Material provided:
↓↓↓
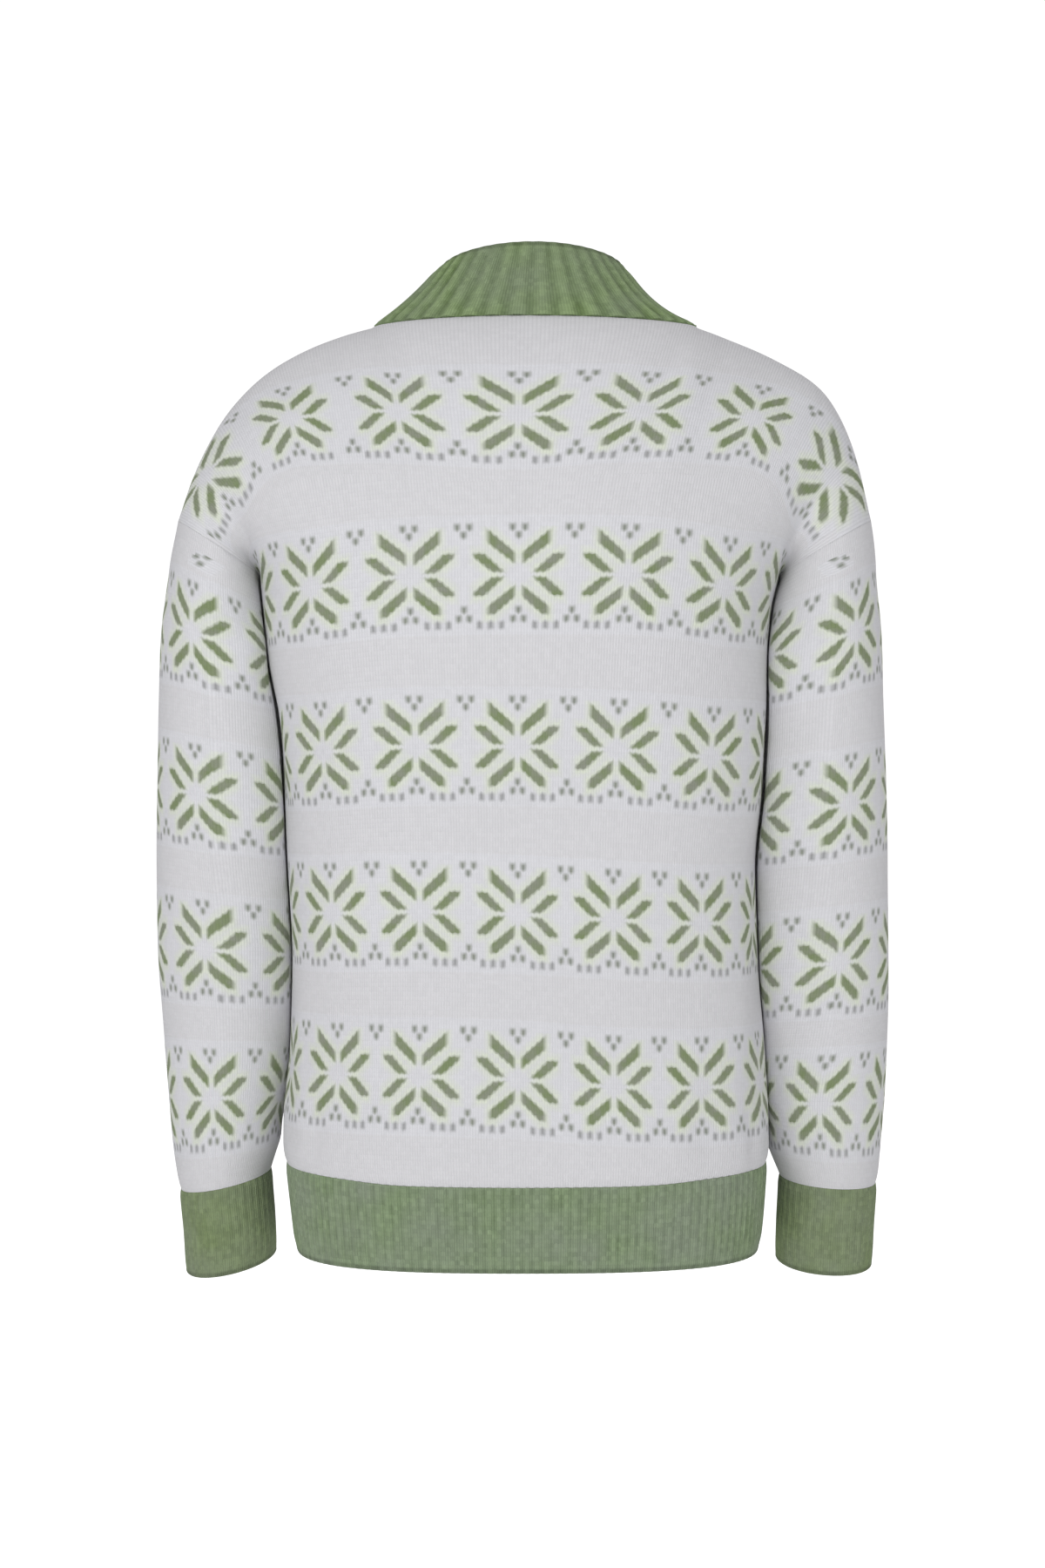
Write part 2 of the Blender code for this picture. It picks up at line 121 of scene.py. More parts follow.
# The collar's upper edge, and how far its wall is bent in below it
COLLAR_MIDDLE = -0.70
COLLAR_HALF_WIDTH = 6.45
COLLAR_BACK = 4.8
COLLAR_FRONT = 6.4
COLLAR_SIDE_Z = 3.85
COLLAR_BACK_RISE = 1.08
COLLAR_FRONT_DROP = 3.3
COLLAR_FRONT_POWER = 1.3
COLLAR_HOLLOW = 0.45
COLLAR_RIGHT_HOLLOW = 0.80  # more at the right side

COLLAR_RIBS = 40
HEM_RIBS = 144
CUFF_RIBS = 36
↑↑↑
What the task asks: Reproduce all data above, unchanged.

Correct output:
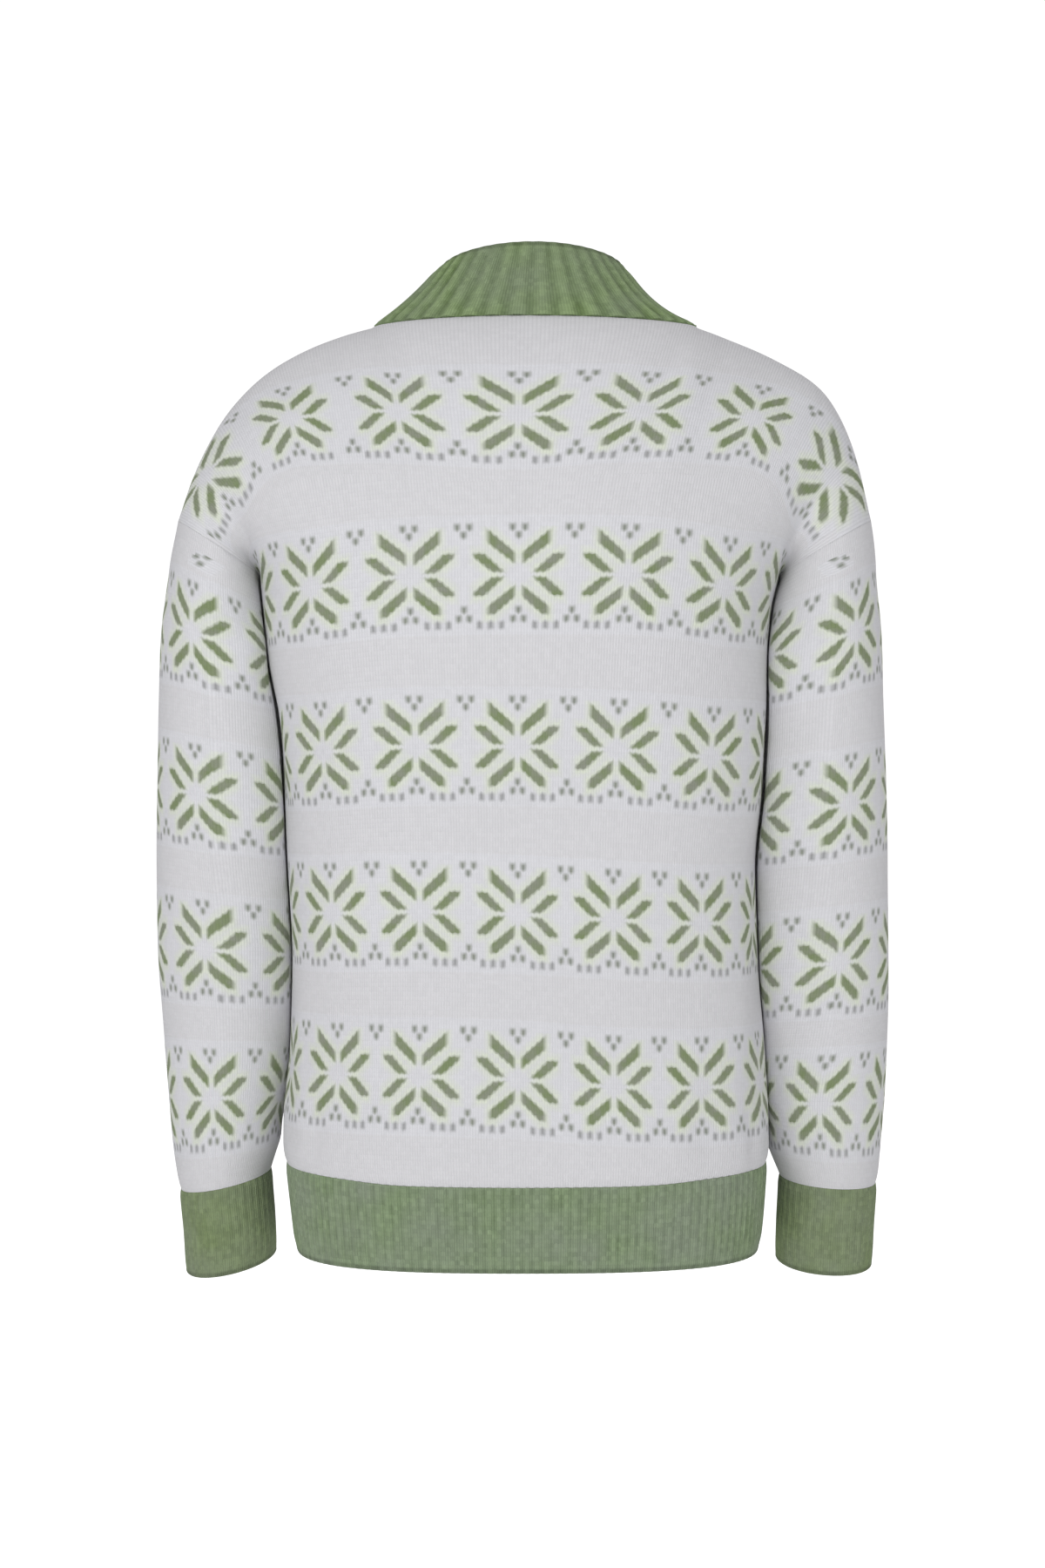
Write part 2 of the Blender code for this picture. It picks up at line 121 of scene.py. More parts follow.
# The collar's upper edge, and how far its wall is bent in below it
COLLAR_MIDDLE = -0.70
COLLAR_HALF_WIDTH = 6.45
COLLAR_BACK = 4.8
COLLAR_FRONT = 6.4
COLLAR_SIDE_Z = 3.85
COLLAR_BACK_RISE = 1.08
COLLAR_FRONT_DROP = 3.3
COLLAR_FRONT_POWER = 1.3
COLLAR_HOLLOW = 0.45
COLLAR_RIGHT_HOLLOW = 0.80  # more at the right side

COLLAR_RIBS = 40
HEM_RIBS = 144
CUFF_RIBS = 36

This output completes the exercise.